Voice (Edge TTS)

SuspiciousAudited by ClawScan on May 10, 2026.

Overview

The skill’s text-to-speech purpose is clear, but its code contradicts its safety claims and can run shell commands built from user input.

Do not install or enable autonomous use of this skill until the shell execution path is fixed. If you still test it, use an isolated environment, avoid sensitive text, install dependencies manually, and do not pass custom output paths or untrusted text/options.

Findings (5)

Artifact-based informational review of SKILL.md, metadata, install specs, static scan signals, and capability signals. ClawScan does not execute the skill or run runtime probes.

ConcernHigh Confidence

ASI05: Unexpected Code Execution

What this means

A crafted text or option value could cause commands to run on the user’s machine under the agent’s privileges.

Why it was flagged

The command string includes user-controlled text and options and is executed through a shell.
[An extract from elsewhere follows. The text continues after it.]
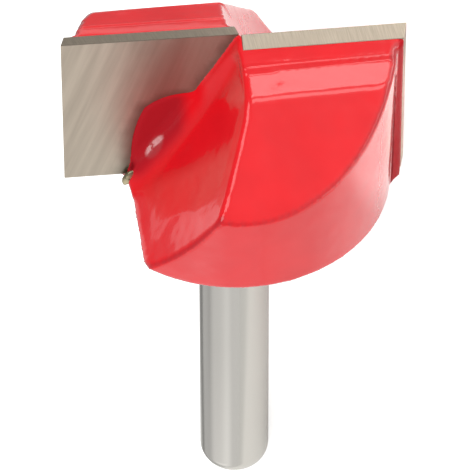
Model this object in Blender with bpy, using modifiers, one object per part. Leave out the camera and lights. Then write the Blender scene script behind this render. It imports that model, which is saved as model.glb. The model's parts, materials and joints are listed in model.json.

Escaping only double quotes in text does not prevent shell command substitution or injection through other options.

Skill content

const { voice = 'zh-CN-XiaoxiaoNeural', output = null, rate = '+0%', volume = '+0%', pitch = '+0Hz' } = options; ... const cmd = [...].join(' '); ... await execAsync(cmd);

Recommendation

Replace execAsync(cmd) with spawn or execFile using an argument array and shell: false; whitelist voice/rate/volume/pitch; and restrict output paths.

ConcernHigh Confidence

ASI09: Human-Agent Trust Exploitation

What this means

Users may trust the skill as hardened against command injection when the included code still has an unsafe shell execution path.

Why it was flagged

These safety claims are contradicted by index.js, where the tts/speak path constructs a shell command from user-provided values and runs it with execAsync.

Skill content

**No Shell Execution** | Uses `spawn()` with array arguments instead of shell command concatenation | ... **Command Injection Prevention** | All user inputs are properly validated and escaped |

Recommendation

Remove or correct the security claims until the implementation actually uses safe process invocation and complete input validation.

ConcernHigh Confidence

ASI02: Tool Misuse and Exploitation

What this means

An agent influenced by untrusted input could write audio files outside the intended temp directory or try to play arbitrary local files.

Why it was flagged

Callers can provide arbitrary output and play file paths without path restrictions or confirmation, which is broader than the documented user options.

Skill content

const outputFileName = output || path.join(tempDir, `tts_${Date.now()}.mp3`); ... '--write-media', outputFileName ... case 'play': ... const playResult = await this.playAudio(params.filePath);

Recommendation

Keep generated files inside a dedicated skill-owned directory, reject absolute or parent-traversal paths, and require explicit user approval for custom local file paths.

NoteHigh Confidence

ASI04: Agentic Supply Chain Vulnerabilities

What this means

Installing the skill may require modifying the local Python/system environment even though the registry requirements do not fully declare it.

Why it was flagged

External Python and system dependencies are expected for Edge TTS streaming, but the registry metadata says there is no install spec or required binary.

Skill content

pip install edge-tts ... Install ffmpeg ... sudo apt install ffmpeg

Recommendation

Install dependencies manually in an isolated environment where possible, pin package versions, and update the registry metadata/install spec to match the actual requirements.

NoteMedium Confidence

ASI07: Insecure Inter-Agent Communication

What this means

Text submitted for speech generation may leave the local machine, so secrets or private content should not be spoken unless the user accepts the provider’s handling.

Why it was flagged

The text to be spoken is handed to the Edge TTS library/provider. This is expected for the stated purpose, but the artifacts do not describe privacy handling or retention.

Skill content

communicate = edge_tts.Communicate(text, voice, rate=rate, volume=volume, pitch=pitch)

Recommendation

Clearly disclose the external TTS data flow and advise users not to send sensitive text unless they trust the provider.